La segunda, como hemos dicho, es que, si alguno hubiera constituido delito, se encontraría irremediablemente prescripto. La invocación de la figura de “delito de lesa humanidad” es una tan insostenible como peligrosa extensión analógica y una verdadera banalización de este gravísimo tipo penal. El Estatuto de Roma establece claramente que para que un homicidio, una tortura o una privación ilegal de la libertad puedan ser considerados delito de lesa humanidad deben haber sido cometidos “como parte de un ataque generalizado o sistemático contra una población civil y con conocimiento de dicho ataque”. Al desestimar esta calificante, cualquier delito podría ser considerado de lesa humanidad.
Las supuestas víctimas de los hechos bajo investigación no eran “población civil”, sino ciudadanos sujetos normativamente al estado militar, y las sanciones cuya legalidad se pone en duda en modo alguno respondieron a un ataque sistemático contra un determinado colectivo de las características que la norma identifica en forma precisa e inconfundible.
La irracionalidad de las denuncias y su tardía interposición dejan al descubierto la aviesa intención de las organizaciones intervinientes –ligadas a aquellas que dicen defender los derechos humanos– de seguir sumando nuevas víctimas para continuar generando millonarias indemnizaciones a costa del erario; una perversa y rentable matriz denunciada reiteradamente ante la Justicia.

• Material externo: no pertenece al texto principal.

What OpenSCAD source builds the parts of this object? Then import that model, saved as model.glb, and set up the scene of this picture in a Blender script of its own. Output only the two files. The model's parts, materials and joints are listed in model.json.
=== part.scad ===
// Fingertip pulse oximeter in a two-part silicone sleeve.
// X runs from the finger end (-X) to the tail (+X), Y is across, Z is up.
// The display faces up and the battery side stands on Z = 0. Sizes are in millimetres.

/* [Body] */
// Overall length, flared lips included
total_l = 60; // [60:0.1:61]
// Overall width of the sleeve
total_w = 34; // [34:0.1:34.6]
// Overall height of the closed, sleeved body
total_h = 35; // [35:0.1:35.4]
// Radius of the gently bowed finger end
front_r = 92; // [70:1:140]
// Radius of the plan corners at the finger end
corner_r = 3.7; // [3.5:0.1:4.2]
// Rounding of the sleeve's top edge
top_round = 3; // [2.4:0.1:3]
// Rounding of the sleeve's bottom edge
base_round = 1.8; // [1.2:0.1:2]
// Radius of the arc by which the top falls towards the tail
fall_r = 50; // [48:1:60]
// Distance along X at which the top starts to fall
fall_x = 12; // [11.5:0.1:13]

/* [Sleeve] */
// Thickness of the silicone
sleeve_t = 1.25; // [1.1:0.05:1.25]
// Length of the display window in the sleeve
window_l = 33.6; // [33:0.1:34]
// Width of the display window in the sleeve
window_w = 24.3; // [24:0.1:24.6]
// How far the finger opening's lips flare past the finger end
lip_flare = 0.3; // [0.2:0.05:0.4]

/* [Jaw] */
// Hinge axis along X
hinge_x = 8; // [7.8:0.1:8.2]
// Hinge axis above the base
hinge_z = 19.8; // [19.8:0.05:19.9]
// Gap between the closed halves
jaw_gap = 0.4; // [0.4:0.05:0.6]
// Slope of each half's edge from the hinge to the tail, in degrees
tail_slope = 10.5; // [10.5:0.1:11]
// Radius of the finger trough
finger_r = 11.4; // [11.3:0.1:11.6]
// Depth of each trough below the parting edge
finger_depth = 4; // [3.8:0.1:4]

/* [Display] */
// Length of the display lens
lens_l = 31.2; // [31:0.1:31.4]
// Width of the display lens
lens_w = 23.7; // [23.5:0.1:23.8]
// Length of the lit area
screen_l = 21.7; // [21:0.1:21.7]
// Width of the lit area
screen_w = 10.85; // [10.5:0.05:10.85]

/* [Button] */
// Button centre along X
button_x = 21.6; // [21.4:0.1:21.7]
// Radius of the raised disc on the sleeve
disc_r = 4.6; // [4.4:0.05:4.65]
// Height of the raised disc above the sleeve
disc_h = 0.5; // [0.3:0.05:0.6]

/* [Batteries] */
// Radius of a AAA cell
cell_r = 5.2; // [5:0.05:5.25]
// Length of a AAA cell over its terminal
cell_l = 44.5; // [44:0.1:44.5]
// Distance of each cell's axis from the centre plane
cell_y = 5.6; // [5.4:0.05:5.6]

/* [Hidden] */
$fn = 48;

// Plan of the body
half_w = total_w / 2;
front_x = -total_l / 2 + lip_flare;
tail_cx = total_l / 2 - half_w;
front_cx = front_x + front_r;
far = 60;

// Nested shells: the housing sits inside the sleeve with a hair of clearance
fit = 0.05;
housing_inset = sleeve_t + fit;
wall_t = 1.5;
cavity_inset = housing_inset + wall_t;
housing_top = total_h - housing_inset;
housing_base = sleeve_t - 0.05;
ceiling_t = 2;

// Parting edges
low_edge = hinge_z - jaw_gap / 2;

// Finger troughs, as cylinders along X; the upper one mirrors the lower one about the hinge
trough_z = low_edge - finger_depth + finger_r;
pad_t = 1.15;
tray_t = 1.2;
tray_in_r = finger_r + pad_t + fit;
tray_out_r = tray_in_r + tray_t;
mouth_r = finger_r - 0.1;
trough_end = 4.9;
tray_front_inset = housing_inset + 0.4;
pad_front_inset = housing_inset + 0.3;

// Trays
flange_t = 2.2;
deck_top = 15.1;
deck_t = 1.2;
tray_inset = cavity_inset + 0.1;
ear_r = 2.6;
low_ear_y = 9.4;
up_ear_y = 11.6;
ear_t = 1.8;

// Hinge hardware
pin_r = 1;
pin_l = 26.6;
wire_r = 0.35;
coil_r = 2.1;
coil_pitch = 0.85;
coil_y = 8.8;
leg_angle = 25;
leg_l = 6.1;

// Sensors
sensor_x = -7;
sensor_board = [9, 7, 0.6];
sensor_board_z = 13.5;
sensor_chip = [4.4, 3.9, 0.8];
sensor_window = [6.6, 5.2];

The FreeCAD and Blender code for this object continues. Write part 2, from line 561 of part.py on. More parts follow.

Entre las organizaciones que alentaron estos insostenibles reclamos, estuvieron el propio Ministerio Público Fiscal y las secretarías de Derechos Humanos de la Nación y de la provincia de Buenos Aires. Se trata de otra grosera muestra de la política de persecución a las Fuerzas Armadas al servicio del tan sucio como pingüe negocio de las indemnizaciones instaurado por el kirchnerismo que urge revisar.